Page 1 of 1

performance variance

Posted: Tue May 24, 2011 9:00 pm
by pandeesh
Hi,

I want to know the difference between the below designs:

The job design is simple, as extracting from a table and loading into datset

The source table contains 4 million records and we are using 2 node configuration.

1) Oracle stage---->Transformer------>Dataset

2)Oraclestage------->Copy-------->Dataset

3)Oracle stage------->Dataset.


Among those three designs which one will be effective one?

How will be the performance?

Thanks

Re: performance variance

Posted: Tue May 24, 2011 10:17 pm
by SURA
As far as i know, you wont find much difference in result, depend the data volume.

Hence you are writing it in a file, i guess you wont find much.

In the coming days, if you want to do something in the data, that time TFM will help.

DS User

Posted: Wed May 25, 2011 12:17 am
by ray.wurlod
(2) and (3) are identical, assuming the Force option is not used in the Copy stage. Adding a Transformer stage, even one that transfers data only, will add a small demand for resources.

Posted: Wed May 25, 2011 12:50 am
by pandeesh
What will be the differenec between 2 and 3 , if force is enabled in copy stage?

Will there be any difference in runtime>

thanks

Posted: Wed May 25, 2011 2:25 am
by ray.wurlod
Maybe, maybe not. For 0 rows, definitely not. Times are only reported in whole seconds, so there may be no measurable difference for a moderate number of rows either. How many will depend upon how wide the rows are; you did not offer that information.

Posted: Wed May 25, 2011 11:40 pm
by chandra.shekhar@tcs.com
Tfr is a heavy processing stage when speaking of 4 million records.
Tfr will take more time(differenct can be in seconds also) than (2) and (3).
And as everybody (2) and (3) are equal, I think use (3) option.

Posted: Wed May 25, 2011 11:59 pm
by pandeesh
So, what's the importance of copy stage?
where it plays a vital role?

Thanks

Posted: Thu May 26, 2011 12:03 am
by ray.wurlod
It's the cheapest stage for renaming columns, dropping columns, re-ordering columns on the link and executing implicit data type conversions.

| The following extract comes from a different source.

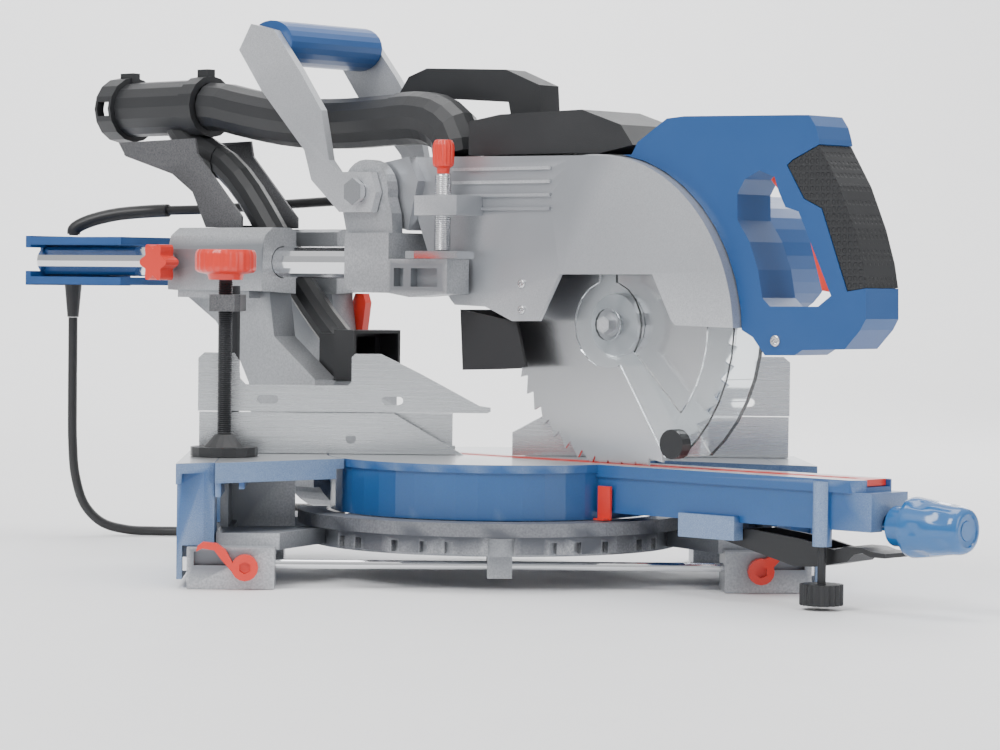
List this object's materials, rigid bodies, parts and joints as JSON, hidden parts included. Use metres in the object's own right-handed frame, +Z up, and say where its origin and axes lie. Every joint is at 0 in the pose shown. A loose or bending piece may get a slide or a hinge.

It's particularly useful for making copies of its input when you need more than one copy.

Posted: Thu May 26, 2011 12:09 am
by SURA
You can
take more than one copy of the input data.
shuffle the metadata order
Rename the column
Drop metadata etc.

All depends what you need to do? where you need to use!

Example Scenario: Input date will pass into AGGR stage, as well as to JOIN stage from a COPY stage and then do inner join to combine data....

DS User